Write out exactly the lines between the line containing "for side, sign" and the line containing "for body, members", including both of those lines, and nothing more.

____

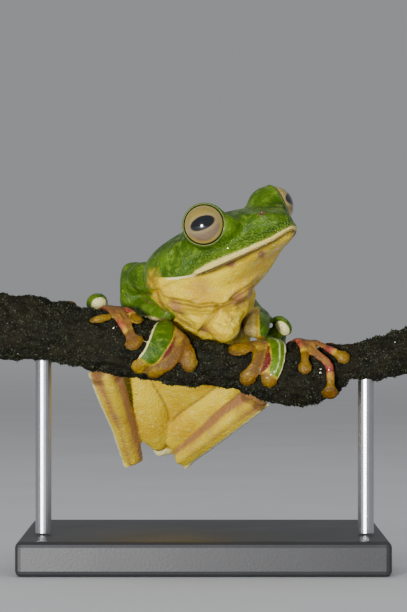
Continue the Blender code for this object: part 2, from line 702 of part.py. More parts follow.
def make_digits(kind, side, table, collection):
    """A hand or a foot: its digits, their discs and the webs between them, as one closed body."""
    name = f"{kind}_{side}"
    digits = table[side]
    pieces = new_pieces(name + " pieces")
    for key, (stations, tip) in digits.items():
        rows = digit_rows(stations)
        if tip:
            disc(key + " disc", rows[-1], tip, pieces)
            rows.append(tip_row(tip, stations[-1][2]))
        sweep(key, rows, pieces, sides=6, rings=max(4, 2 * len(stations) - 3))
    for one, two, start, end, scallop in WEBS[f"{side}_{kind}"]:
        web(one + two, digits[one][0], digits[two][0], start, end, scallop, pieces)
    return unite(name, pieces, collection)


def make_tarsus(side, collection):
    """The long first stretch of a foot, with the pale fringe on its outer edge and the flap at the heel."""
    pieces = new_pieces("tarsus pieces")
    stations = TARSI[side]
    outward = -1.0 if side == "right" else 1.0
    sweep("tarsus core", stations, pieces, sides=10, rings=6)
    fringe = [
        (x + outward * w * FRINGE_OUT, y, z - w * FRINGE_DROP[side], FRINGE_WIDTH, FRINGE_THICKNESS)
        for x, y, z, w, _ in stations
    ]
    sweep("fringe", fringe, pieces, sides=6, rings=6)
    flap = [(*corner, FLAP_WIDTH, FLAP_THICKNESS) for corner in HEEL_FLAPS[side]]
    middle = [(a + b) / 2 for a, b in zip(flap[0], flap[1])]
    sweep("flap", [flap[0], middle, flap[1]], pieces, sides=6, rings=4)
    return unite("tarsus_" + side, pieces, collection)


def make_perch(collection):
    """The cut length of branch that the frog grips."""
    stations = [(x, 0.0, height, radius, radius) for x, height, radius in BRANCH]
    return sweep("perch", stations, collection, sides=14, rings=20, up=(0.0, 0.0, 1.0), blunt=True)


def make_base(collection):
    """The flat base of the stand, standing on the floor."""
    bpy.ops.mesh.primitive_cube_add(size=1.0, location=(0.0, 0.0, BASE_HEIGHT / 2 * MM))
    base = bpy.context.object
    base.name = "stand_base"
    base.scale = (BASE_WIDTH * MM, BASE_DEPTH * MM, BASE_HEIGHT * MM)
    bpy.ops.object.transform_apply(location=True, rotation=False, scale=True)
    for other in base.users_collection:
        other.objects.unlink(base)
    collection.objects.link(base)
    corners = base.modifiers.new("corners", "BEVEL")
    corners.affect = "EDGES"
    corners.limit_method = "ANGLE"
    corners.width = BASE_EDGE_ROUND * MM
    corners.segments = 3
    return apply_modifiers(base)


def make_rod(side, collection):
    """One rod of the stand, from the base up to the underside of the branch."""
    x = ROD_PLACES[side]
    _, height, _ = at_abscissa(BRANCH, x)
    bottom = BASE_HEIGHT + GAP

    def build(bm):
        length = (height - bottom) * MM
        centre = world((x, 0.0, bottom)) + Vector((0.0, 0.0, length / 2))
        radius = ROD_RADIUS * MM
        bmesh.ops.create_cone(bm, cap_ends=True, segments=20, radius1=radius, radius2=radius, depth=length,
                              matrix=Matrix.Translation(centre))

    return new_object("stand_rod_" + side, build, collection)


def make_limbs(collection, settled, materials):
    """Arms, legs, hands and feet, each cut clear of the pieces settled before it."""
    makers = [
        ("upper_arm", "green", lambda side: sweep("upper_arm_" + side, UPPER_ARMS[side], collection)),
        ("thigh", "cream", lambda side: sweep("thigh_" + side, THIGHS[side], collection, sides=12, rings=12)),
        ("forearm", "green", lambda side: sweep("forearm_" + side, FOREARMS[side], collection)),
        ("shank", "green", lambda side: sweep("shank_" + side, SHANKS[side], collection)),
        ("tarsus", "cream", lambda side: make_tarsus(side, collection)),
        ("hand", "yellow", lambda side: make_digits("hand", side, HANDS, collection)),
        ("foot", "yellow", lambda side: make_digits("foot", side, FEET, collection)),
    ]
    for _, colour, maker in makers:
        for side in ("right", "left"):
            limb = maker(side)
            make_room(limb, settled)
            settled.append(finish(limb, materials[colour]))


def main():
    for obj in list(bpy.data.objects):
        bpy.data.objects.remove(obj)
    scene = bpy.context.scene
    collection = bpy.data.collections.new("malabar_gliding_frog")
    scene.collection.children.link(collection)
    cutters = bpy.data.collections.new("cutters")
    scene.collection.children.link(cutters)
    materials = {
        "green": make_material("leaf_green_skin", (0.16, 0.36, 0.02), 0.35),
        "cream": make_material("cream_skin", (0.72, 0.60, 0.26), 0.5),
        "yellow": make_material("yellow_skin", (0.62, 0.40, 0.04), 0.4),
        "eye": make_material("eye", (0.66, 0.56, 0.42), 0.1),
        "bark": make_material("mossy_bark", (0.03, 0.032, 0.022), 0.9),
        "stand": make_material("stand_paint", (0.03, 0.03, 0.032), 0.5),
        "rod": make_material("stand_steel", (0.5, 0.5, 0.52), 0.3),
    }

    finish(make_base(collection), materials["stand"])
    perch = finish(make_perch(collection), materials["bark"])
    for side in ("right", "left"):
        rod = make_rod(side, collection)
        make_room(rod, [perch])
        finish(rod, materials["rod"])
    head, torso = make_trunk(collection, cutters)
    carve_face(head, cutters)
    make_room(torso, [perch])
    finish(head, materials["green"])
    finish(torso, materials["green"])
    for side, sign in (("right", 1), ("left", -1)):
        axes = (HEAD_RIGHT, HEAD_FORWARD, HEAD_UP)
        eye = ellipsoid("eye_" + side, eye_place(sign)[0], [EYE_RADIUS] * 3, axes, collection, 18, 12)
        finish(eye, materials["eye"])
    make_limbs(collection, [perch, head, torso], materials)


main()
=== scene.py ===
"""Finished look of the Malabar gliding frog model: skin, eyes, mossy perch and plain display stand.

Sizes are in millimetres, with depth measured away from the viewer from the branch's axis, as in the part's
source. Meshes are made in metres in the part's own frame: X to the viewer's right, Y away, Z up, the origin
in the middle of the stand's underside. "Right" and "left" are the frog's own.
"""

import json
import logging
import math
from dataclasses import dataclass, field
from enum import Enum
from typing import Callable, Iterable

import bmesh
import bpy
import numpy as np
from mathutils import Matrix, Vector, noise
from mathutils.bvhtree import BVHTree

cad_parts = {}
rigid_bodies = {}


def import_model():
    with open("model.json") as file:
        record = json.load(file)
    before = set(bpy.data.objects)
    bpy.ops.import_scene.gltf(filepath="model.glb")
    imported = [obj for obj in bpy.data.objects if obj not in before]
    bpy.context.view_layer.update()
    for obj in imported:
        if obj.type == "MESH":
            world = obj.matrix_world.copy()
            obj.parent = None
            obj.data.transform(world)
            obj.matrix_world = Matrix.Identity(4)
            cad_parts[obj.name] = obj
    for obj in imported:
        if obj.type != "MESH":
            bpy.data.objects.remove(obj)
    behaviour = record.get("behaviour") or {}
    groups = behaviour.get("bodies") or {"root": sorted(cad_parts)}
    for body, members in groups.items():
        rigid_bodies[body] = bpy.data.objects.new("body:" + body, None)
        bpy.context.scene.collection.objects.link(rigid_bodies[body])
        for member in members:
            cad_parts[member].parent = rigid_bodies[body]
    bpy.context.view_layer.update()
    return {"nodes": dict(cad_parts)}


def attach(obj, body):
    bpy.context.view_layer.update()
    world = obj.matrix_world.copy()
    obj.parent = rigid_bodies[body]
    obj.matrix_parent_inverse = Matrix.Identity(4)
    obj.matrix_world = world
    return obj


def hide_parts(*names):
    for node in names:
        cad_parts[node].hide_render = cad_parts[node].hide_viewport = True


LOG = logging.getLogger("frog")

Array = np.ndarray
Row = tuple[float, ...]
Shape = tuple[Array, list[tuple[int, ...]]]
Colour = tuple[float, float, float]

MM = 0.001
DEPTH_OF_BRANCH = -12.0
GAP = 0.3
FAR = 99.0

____

» **TASK RESPONSE**
    for side, sign in (("right", 1), ("left", -1)):
        axes = (HEAD_RIGHT, HEAD_FORWARD, HEAD_UP)
        eye = ellipsoid("eye_" + side, eye_place(sign)[0], [EYE_RADIUS] * 3, axes, collection, 18, 12)
        finish(eye, materials["eye"])
    make_limbs(collection, [perch, head, torso], materials)


main()
=== scene.py ===
"""Finished look of the Malabar gliding frog model: skin, eyes, mossy perch and plain display stand.

Sizes are in millimetres, with depth measured away from the viewer from the branch's axis, as in the part's
source. Meshes are made in metres in the part's own frame: X to the viewer's right, Y away, Z up, the origin
in the middle of the stand's underside. "Right" and "left" are the frog's own.
"""

import json
import logging
import math
from dataclasses import dataclass, field
from enum import Enum
from typing import Callable, Iterable

import bmesh
import bpy
import numpy as np
from mathutils import Matrix, Vector, noise
from mathutils.bvhtree import BVHTree

cad_parts = {}
rigid_bodies = {}


def import_model():
    with open("model.json") as file:
        record = json.load(file)
    before = set(bpy.data.objects)
    bpy.ops.import_scene.gltf(filepath="model.glb")
    imported = [obj for obj in bpy.data.objects if obj not in before]
    bpy.context.view_layer.update()
    for obj in imported:
        if obj.type == "MESH":
            world = obj.matrix_world.copy()
            obj.parent = None
            obj.data.transform(world)
            obj.matrix_world = Matrix.Identity(4)
            cad_parts[obj.name] = obj
    for obj in imported:
        if obj.type != "MESH":
            bpy.data.objects.remove(obj)
    behaviour = record.get("behaviour") or {}
    groups = behaviour.get("bodies") or {"root": sorted(cad_parts)}
    for body, members in groups.items():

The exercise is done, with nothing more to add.